“一九九七年早春,阿媛去世。一九九八年年末,锺书去世。我们三人就此失散了。就这么轻易地失散了。”
二零一六年五月,杨绛先生病逝,“我们仨”又团聚了。
我们仨第一部: 我们俩老了
梦中凄凄惶惶,好像只要能找到他,就能一同回家。
杨绛先生做了一个长达万里的梦,她踉跄的脚步,她在古道上的寻寻觅觅,她压抑的悲痛,她心上的血泡,她三里河的家,她心中的“我们仨”。
第二部: 我们仨失散了
剩下我一个,又是老人,就好比日暮穷途的羁旅倦客;顾望徘徊,能不感叹“人生如梦”“如梦幻泡影”?
走上古驿道,在古驿道上相聚又相失。
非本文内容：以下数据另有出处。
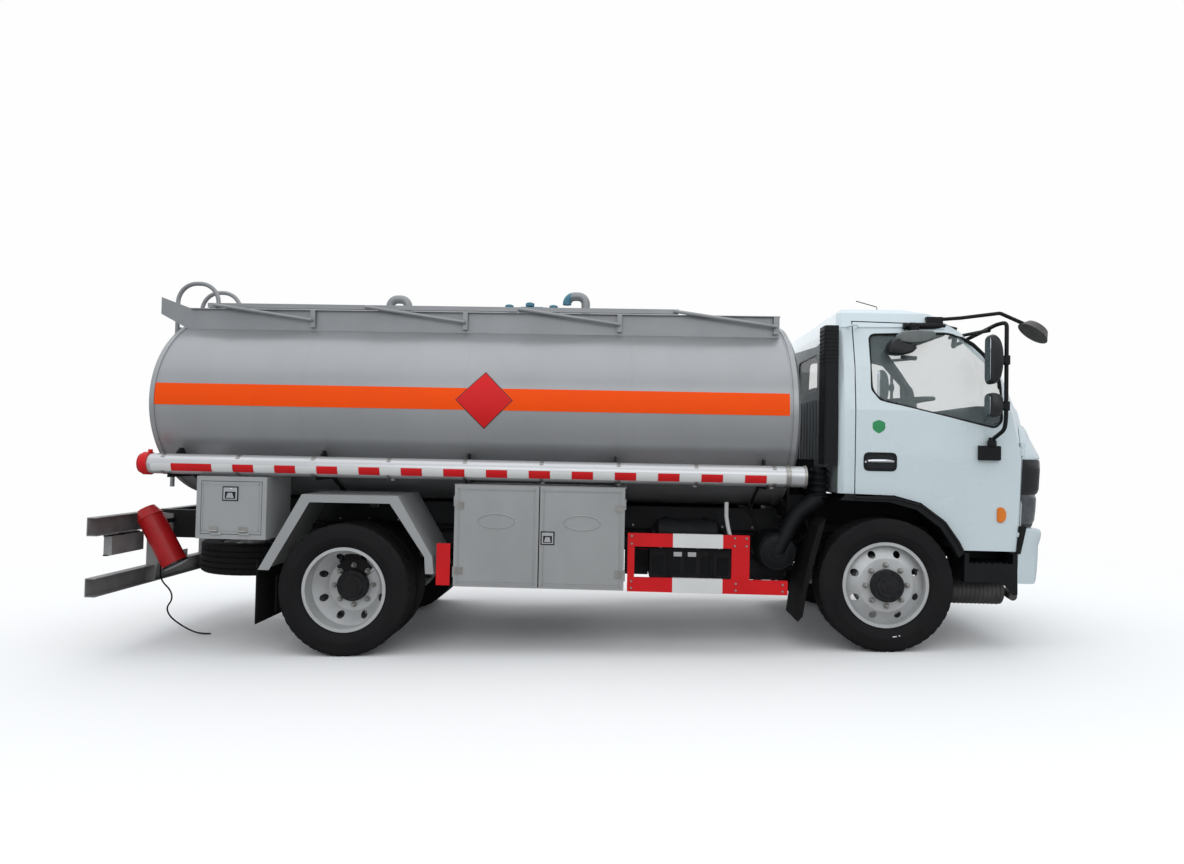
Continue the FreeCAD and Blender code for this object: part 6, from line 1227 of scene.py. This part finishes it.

丈夫女儿双双病重,先后离开,杨绛先生当时经历着生命不能承受之重。期颐之年,发出“人生如梦、如梦幻泡影”的慨叹。
第三部: 我一个人思念我们仨
往者不可留,逝者不可追;剩下的这个我,再也找不到他们了。
杨绛先生和钱老在英国牛津求学租房的日子,她眼中那个“拙手笨脚”不谙世事的钱老,她一家三口挤在上海辣斐德路的日子,她眼中的教学“尖兵”、锺书认为的“可造之才”、公公心中的“读书种子”阿媛。而这些,都留她一个人怀念。
杨绛与钱锺书先生读完一书,令人歔欷。杨绛先生用最素的文字记录了他们仨最真的情,感觉只是一位年迈的长者在你面前把他的一生向你娓娓道来。
杨绛先生一家是平凡的,“‘我们仨’其实是最平凡不过的。谁家没有夫妻子女呢?至少有夫妻二人,添上子女,就成了我们三个或四个五个不等,只不过各家各个样罢了”。一家三人与世无争,与人无求,只求能相聚相守在一起,尽力做好自己的事就满足。这样的一家被看成是理想的家庭状态,而这不应是家庭最本源的样子吗??相爱相守,与世无争,只要家在,生活就在。现代的家庭都太喜欢“与人争夺”了。
死亡可惧可畏,但死亡不是绝望。对杨绛先生来说,这只是与家人的“失散”,“失散”则必有“相聚”之时,“我抱着生命之火取暖,火萎了,我也该走了”,面对生死这样的淡定和从容,才能写出如此动人的《我们仨》。
杨绛、钱媛与钱锺书一家我们仨团聚了。